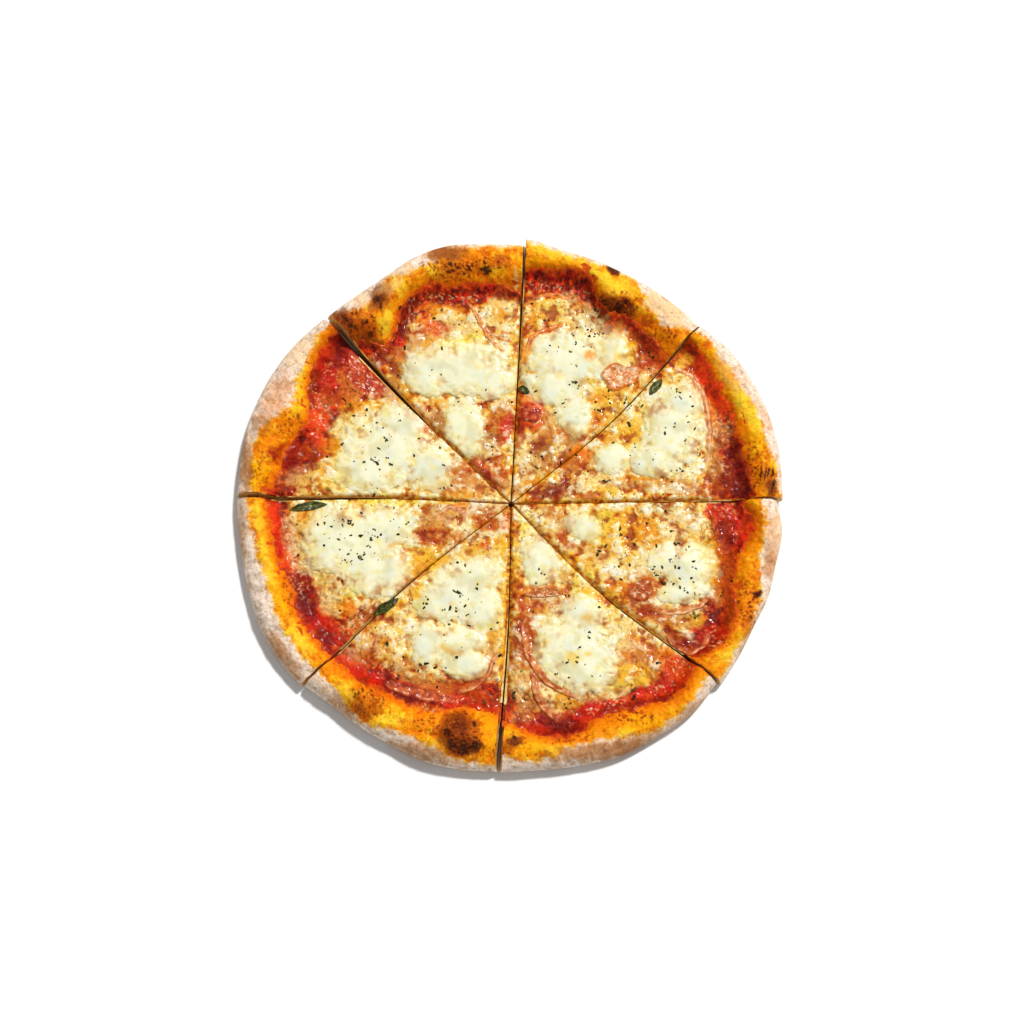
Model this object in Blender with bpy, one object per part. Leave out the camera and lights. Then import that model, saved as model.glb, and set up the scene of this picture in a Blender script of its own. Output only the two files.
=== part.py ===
"""A round thin-base pizza, cut into eight slices that still lie together.

Each slice is a wedge of dough with a raised, puffed rim, a layer of tomato
sauce and a layer of melted cheese. On the cheese lie pools of mozzarella,
thin slices of ham, basil leaves and one piece of tomato. All sizes are in
millimetres and are turned into metres when a mesh is made. The origin is
under the middle of the pizza, on the surface that it rests on.
"""

import math

import bpy
import numpy as np
from mathutils import Vector
from mathutils.bvhtree import BVHTree

MM = 0.001

# Driving sizes, in millimetres.
TIP_RADIUS = 3.0  # each wedge starts this far from where the cuts meet
BASE_THICKNESS = 4.2  # baked dough under the toppings
RIM_CREST_IN = 11.0  # the rim's highest line, in from its edge
RIM_FOOT_IN = 27.0  # where the rim rises from the base, in from the edge
EDGE_HEIGHT = 5.5  # height of the rim's widest line
UNDER_ROUND = 7.0  # how far the underside curls up at the edge
SAUCE_THICKNESS = 1.0
CHEESE_THICKNESS = 2.4
GAP = 0.3  # air between two pieces that touch
SKIN = 0.45  # air under a topping, whose faces cross those below it

SAUCE_REACH = 0.885  # share of the radius that the sauce covers
CHEESE_REACH = 0.815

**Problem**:
Extract the complete listing verbatim.

**Problem solution**:
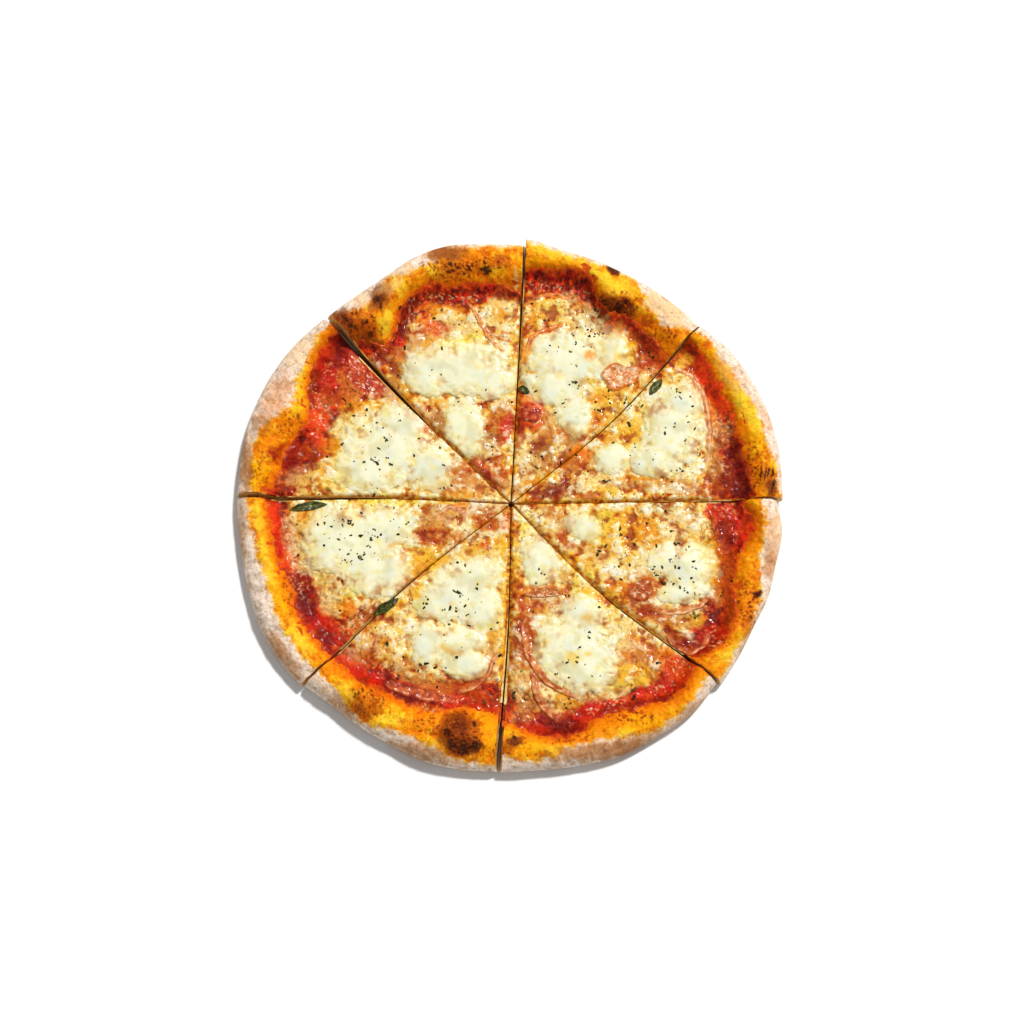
Model this object in Blender with bpy, one object per part. Leave out the camera and lights. Then import that model, saved as model.glb, and set up the scene of this picture in a Blender script of its own. Output only the two files.
=== part.py ===
"""A round thin-base pizza, cut into eight slices that still lie together.

Each slice is a wedge of dough with a raised, puffed rim, a layer of tomato
sauce and a layer of melted cheese. On the cheese lie pools of mozzarella,
thin slices of ham, basil leaves and one piece of tomato. All sizes are in
millimetres and are turned into metres when a mesh is made. The origin is
under the middle of the pizza, on the surface that it rests on.
"""

import math

import bpy
import numpy as np
from mathutils import Vector
from mathutils.bvhtree import BVHTree

MM = 0.001

# Driving sizes, in millimetres.
TIP_RADIUS = 3.0  # each wedge starts this far from where the cuts meet
BASE_THICKNESS = 4.2  # baked dough under the toppings
RIM_CREST_IN = 11.0  # the rim's highest line, in from its edge
RIM_FOOT_IN = 27.0  # where the rim rises from the base, in from the edge
EDGE_HEIGHT = 5.5  # height of the rim's widest line
UNDER_ROUND = 7.0  # how far the underside curls up at the edge
SAUCE_THICKNESS = 1.0
CHEESE_THICKNESS = 2.4
GAP = 0.3  # air between two pieces that touch
SKIN = 0.45  # air under a topping, whose faces cross those below it

SAUCE_REACH = 0.885  # share of the radius that the sauce covers
CHEESE_REACH = 0.815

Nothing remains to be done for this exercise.